If it should gather enough signatures to make the ballot, it would ask voters to approve a publicly owned California Electrical Utility District to provide electric service, replacing most investor-owned utilities, including Southern California Edison.

“This would make ... the entire state a publicly owned utility,” Davis said in a phone interview Monday. Exempt would be current public electric utilities — unless they wanted to join up.

Under his proposal, an elected board of directors “would have much of the authority held by the (California Public Utilities Commission) to set rates and would have authority to use eminent domain to acquire property,” Davis said.

The new utility could buy an existing electric utility “and operate it all themselves,” he said.

A Santa Cruz resident credited with first proposing the closure of Rancho Seco nuclear power plant near Sacramento, which generated its last kilowatt some 22 years ago, Davis said he’s also planning a separate ballot measure that would shut down San Onofre nuclear power plant in San Diego County and Diablo Canyon nuclear power plant in San Luis Obispo County.

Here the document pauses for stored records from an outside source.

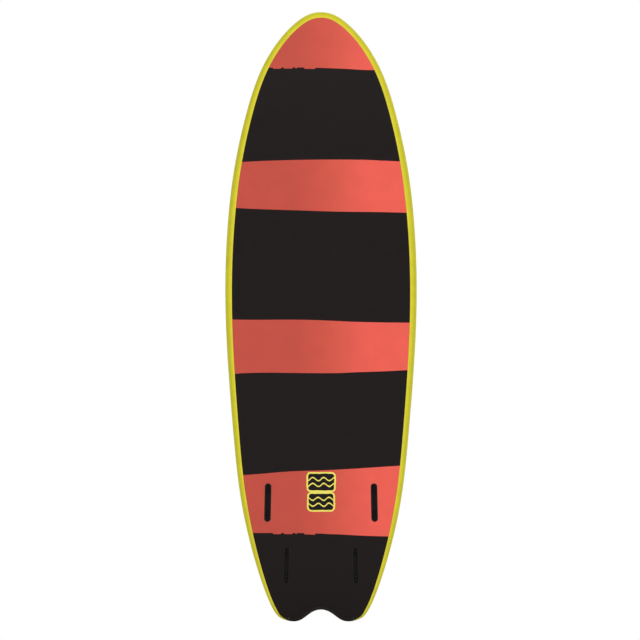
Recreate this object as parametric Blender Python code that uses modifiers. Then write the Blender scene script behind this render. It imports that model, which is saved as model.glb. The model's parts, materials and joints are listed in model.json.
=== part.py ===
"""A short soft-top fish surfboard, standing on its tail tips.

+Z runs from the tail to the nose, -Y is the bottom that rides on the water, and +Y is the deck.
The plan shape is half an outline in X and Z. Every skin is a grid between that outline and the
centre line, at a height that follows the rocker, the thickness and the round of the rail.
"""

import math
from typing import NamedTuple

import bpy
from mathutils import Matrix, Vector

# Driving dimensions, in metres.
LENGTH = 1.676
THICKNESS = 0.066
THICKEST_AT = 0.87
NOSE_TIP_THICKNESS = 0.021
TAIL_TIP_THICKNESS = 0.026
FOIL_POWER = 2.2
CAMBER = 0.16
CONCAVE = 0.002
HALF_WIDTH = 0.2636

FLATTEST_AT = 0.78
NOSE_ROCKER = 0.105
NOSE_ROCKER_POWER = 2.4
TAIL_ROCKER = 0.042
TAIL_ROCKER_POWER = 2.2

# Half the outline, from the middle of the notch round a tail tip to the nose: the control points,
# X and Z, of a cubic B-spline that is mirrored at both ends.
OUTLINE = (
    (0.0000, 0.0352),
    (0.0275, 0.0262),
    (0.0530, 0.0025),
    (0.0770, -0.0020),
    (0.1065, 0.0050),
    (0.1300, 0.0205),
    (0.1720, 0.1255),
    (0.2235, 0.3195),
    (0.2430, 0.5320),
    (0.2605, 0.7520),
    (0.2665, 0.9605),
    (0.2505, 1.2000),
    (0.2130, 1.3780),
    (0.1705, 1.5190),
    (0.1070, 1.6160),
    (0.0435, 1.6710),
    (0.0000, 1.6785),
)
LEAST_STEPS = 2
TURN_PER_STEP = math.radians(17)

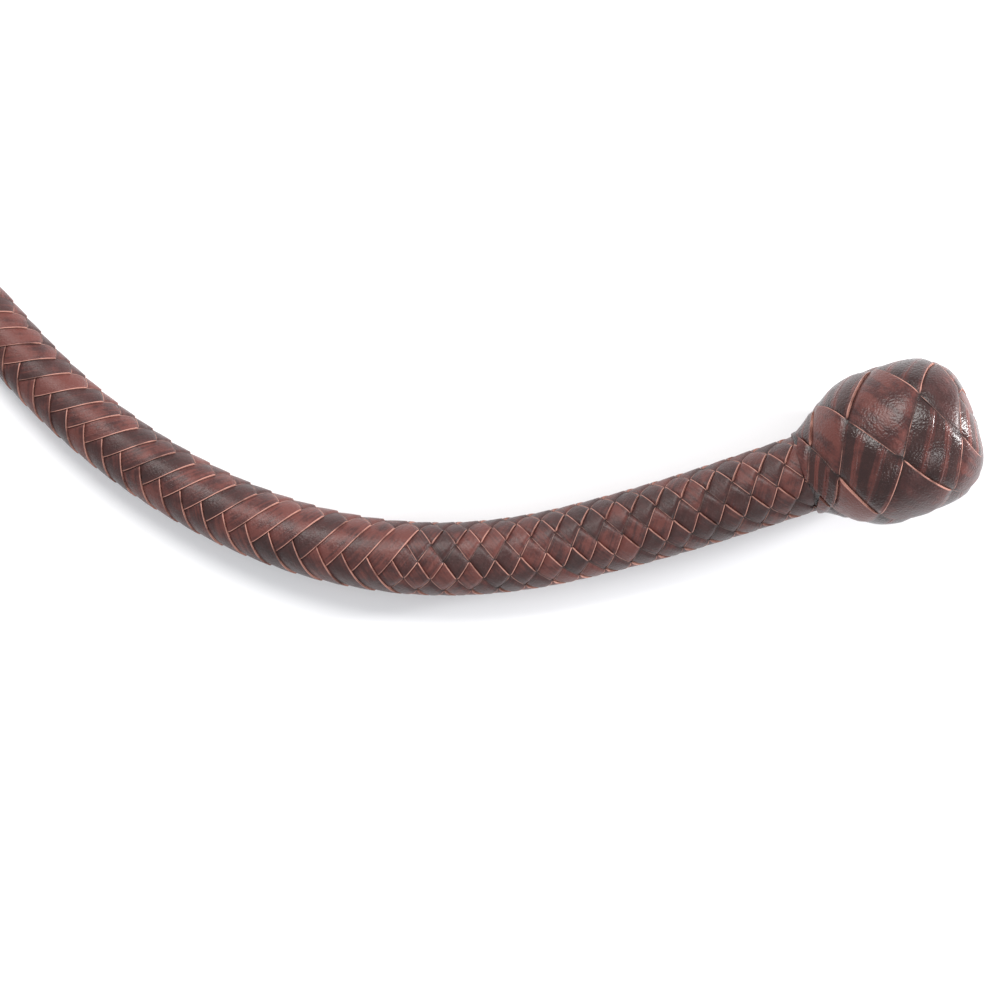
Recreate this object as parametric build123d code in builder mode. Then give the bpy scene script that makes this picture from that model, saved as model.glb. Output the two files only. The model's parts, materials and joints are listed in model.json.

He says electric utility measure could lower rates 10 percent to 20 percent for ratepayers, in part by eliminating profits of shareholders.

“I can’t think of anything that would have a more positive effect in attracting businesses to California,” he said. “Lowering our electricity (rates) has a tremendous potential to benefit California.”

In a news release from the Secretary of State’s office, state agencies were less definite about the impact.

“It is the opinion of the Legislative Analyst and director of finance that the measure would result in a substantial net change in state and local finances,” the release said.

A spokeswoman from Edison said the utility doesn’t typically comment on proposed initiatives until they make the ballot, noting many do not do so.

More than 500,000 signatures would be required for Davis’ initiative to make the ballot. The next election is in 2014.